Alzó entonces la vista al cielo color acero y los vio abalanzarse sobre él por
decenas. Surgían de la oscuridad y tomaban cuerpo a pocos metros de él».
En
ocasiones podemos pensar que en la trama se insertan datos, situaciones o
hechos irrelevantes, pero están ahí con pleno derecho porque redundan en la
fascinación del lector y en el conocimiento que este puede llegar a tener del
protagonista. La novela policíaca de Manzini no usa la literatura como un
laboratorio científico sino que, además de observar las complicaciones de la
realidad les aporta vida y las empapa con la vida de Rocco Schiavone; de ahí
que estemos ante una obra de arte que nos deleita e inspira y nos permite
vislumbrar las sensaciones del autor para que reflexionemos con él.
No
es que se dé una trinidad autor, narrador, personaje porque no es una
autobiografía, pero sí hallamos un dúo narrador protagonista que denuncia no solo
lo que ve y se demuestra legalmente, también evidencia las irregularidades
intuidas por el autor, esas que quedan invisibles, por lo que si se castigan
indirectamente el daño no puede salir a la luz, porque lo dañado es algo
fantasma. «Rocco se despidió y salió del
despacho pensando que un ciclotímico como aquél no debería estar en la
fiscalía, sino en una casa de reposo para ponerse hasta las cejas de medicinas
y curarse con largos paseos meditativos».
Con
un final rápido e inesperado, Rocco lanza un guiño al lector al dejar
encubiertas ciertas actuaciones no del todo legales. Son gestos textuales que
tienen una correspondencia con la intención de Manzini para conseguir el efecto
propuesto. En este caso la tolerancia cero ante el maltrato de sexo.

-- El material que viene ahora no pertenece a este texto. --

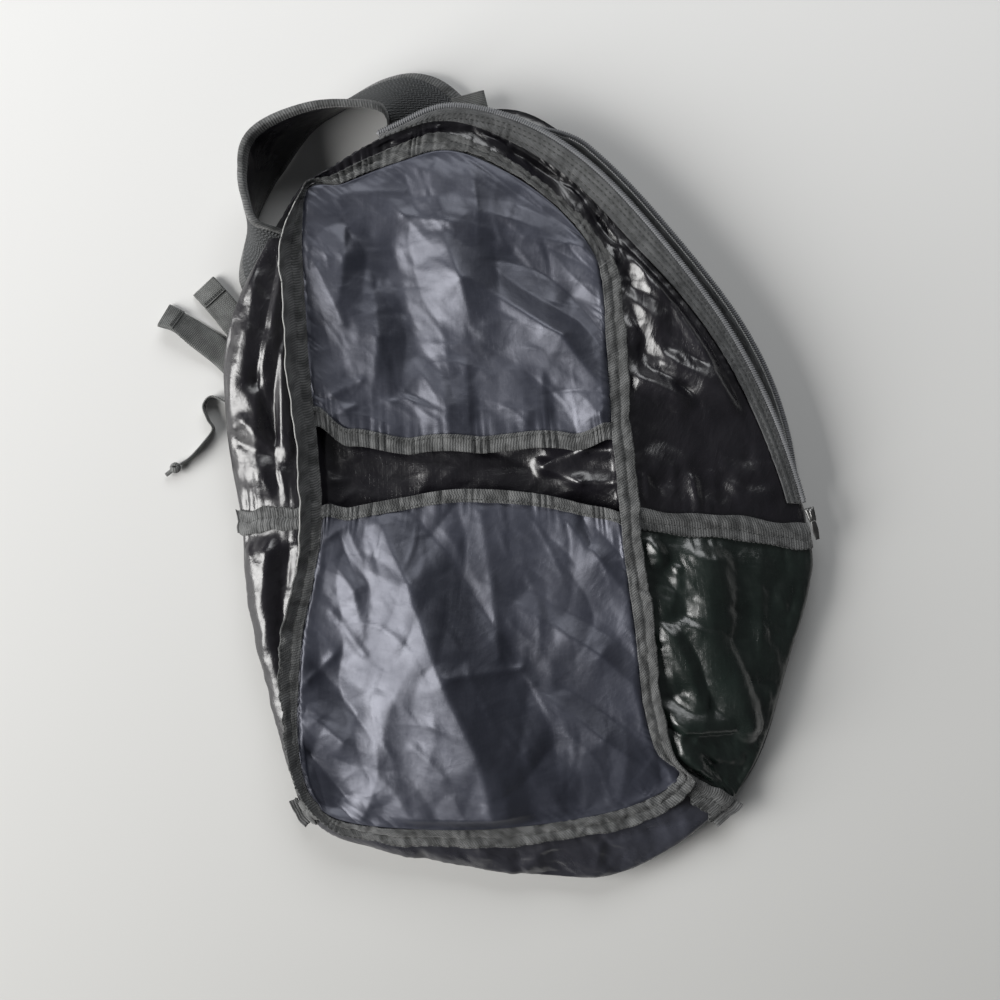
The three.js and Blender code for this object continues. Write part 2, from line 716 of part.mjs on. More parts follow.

Ninguna mujer ha de quedar oculta entre las humillaciones, los golpes o los asesinatos de los hombres. Si ellas no tienen el valor para denunciarlo siempre debería haber alguien que las ayudase para que casos como el suyo no volviesen a ocurrir. El autor vuelca en Rocco la capacidad de conseguir este deseo, por eso el subjefe ficticio se nos hace tan real, tan cercano. Todos llevamos dentro algo de Schiavone, de ahí que desde el primer momento empaticemos con su ira, su sarcasmo, su dolor, sus actos intimidatorios y su compenetración con los débiles. Y quedamos atraídos porque estamos ante buena literatura, en la que los rigores formales de su construcción están supeditados a la posición ética de garantizar el placer del lector.